### The exercise
Each record below should appear again exactly as written.

----------------------------------------

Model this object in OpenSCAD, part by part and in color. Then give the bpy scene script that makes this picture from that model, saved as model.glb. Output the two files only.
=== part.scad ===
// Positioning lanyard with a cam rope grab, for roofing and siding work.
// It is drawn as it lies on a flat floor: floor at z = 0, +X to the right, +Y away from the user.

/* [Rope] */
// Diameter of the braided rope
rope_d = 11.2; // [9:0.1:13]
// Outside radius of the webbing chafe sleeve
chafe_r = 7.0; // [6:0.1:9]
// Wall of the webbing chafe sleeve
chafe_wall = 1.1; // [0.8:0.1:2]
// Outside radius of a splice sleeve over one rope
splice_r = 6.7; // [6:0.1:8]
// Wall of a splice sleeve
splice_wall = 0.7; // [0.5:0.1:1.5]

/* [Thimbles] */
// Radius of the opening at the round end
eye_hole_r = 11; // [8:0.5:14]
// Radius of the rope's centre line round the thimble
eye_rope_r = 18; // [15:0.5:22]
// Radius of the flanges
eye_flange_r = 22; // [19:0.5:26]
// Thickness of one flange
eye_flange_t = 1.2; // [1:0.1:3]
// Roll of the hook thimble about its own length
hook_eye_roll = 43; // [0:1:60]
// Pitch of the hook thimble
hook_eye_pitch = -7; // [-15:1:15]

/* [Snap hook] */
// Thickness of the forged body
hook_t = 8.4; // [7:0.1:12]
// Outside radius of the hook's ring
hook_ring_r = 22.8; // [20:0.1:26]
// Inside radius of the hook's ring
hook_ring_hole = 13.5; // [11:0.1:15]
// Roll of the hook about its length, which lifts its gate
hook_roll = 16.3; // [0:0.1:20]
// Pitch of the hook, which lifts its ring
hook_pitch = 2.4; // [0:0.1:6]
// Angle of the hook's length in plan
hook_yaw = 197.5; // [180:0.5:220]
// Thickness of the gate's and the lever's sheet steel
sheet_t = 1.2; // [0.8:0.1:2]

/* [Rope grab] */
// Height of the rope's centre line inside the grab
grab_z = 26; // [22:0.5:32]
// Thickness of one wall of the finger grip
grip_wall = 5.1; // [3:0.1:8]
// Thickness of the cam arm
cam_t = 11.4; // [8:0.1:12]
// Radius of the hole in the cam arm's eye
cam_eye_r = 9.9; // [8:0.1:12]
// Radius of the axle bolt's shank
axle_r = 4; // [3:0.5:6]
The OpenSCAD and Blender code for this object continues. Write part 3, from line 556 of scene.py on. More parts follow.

----------------------------------------

### Solution below
Model this object in OpenSCAD, part by part and in color. Then give the bpy scene script that makes this picture from that model, saved as model.glb. Output the two files only.
=== part.scad ===
// Positioning lanyard with a cam rope grab, for roofing and siding work.
// It is drawn as it lies on a flat floor: floor at z = 0, +X to the right, +Y away from the user.

/* [Rope] */
// Diameter of the braided rope
rope_d = 11.2; // [9:0.1:13]
// Outside radius of the webbing chafe sleeve
chafe_r = 7.0; // [6:0.1:9]
// Wall of the webbing chafe sleeve
chafe_wall = 1.1; // [0.8:0.1:2]
// Outside radius of a splice sleeve over one rope
splice_r = 6.7; // [6:0.1:8]
// Wall of a splice sleeve
splice_wall = 0.7; // [0.5:0.1:1.5]

/* [Thimbles] */
// Radius of the opening at the round end
eye_hole_r = 11; // [8:0.5:14]
// Radius of the rope's centre line round the thimble
eye_rope_r = 18; // [15:0.5:22]
// Radius of the flanges
eye_flange_r = 22; // [19:0.5:26]
// Thickness of one flange
eye_flange_t = 1.2; // [1:0.1:3]
// Roll of the hook thimble about its own length
hook_eye_roll = 43; // [0:1:60]
// Pitch of the hook thimble
hook_eye_pitch = -7; // [-15:1:15]

/* [Snap hook] */
// Thickness of the forged body
hook_t = 8.4; // [7:0.1:12]
// Outside radius of the hook's ring
hook_ring_r = 22.8; // [20:0.1:26]
// Inside radius of the hook's ring
hook_ring_hole = 13.5; // [11:0.1:15]
// Roll of the hook about its length, which lifts its gate
hook_roll = 16.3; // [0:0.1:20]
// Pitch of the hook, which lifts its ring
hook_pitch = 2.4; // [0:0.1:6]
// Angle of the hook's length in plan
hook_yaw = 197.5; // [180:0.5:220]
// Thickness of the gate's and the lever's sheet steel
sheet_t = 1.2; // [0.8:0.1:2]

/* [Rope grab] */
// Height of the rope's centre line inside the grab
grab_z = 26; // [22:0.5:32]
// Thickness of one wall of the finger grip
grip_wall = 5.1; // [3:0.1:8]
// Thickness of the cam arm
cam_t = 11.4; // [8:0.1:12]
// Radius of the hole in the cam arm's eye
cam_eye_r = 9.9; // [8:0.1:12]
// Radius of the axle bolt's shank
axle_r = 4; // [3:0.5:6]
The OpenSCAD and Blender code for this object continues. Write part 3, from line 556 of scene.py on. More parts follow.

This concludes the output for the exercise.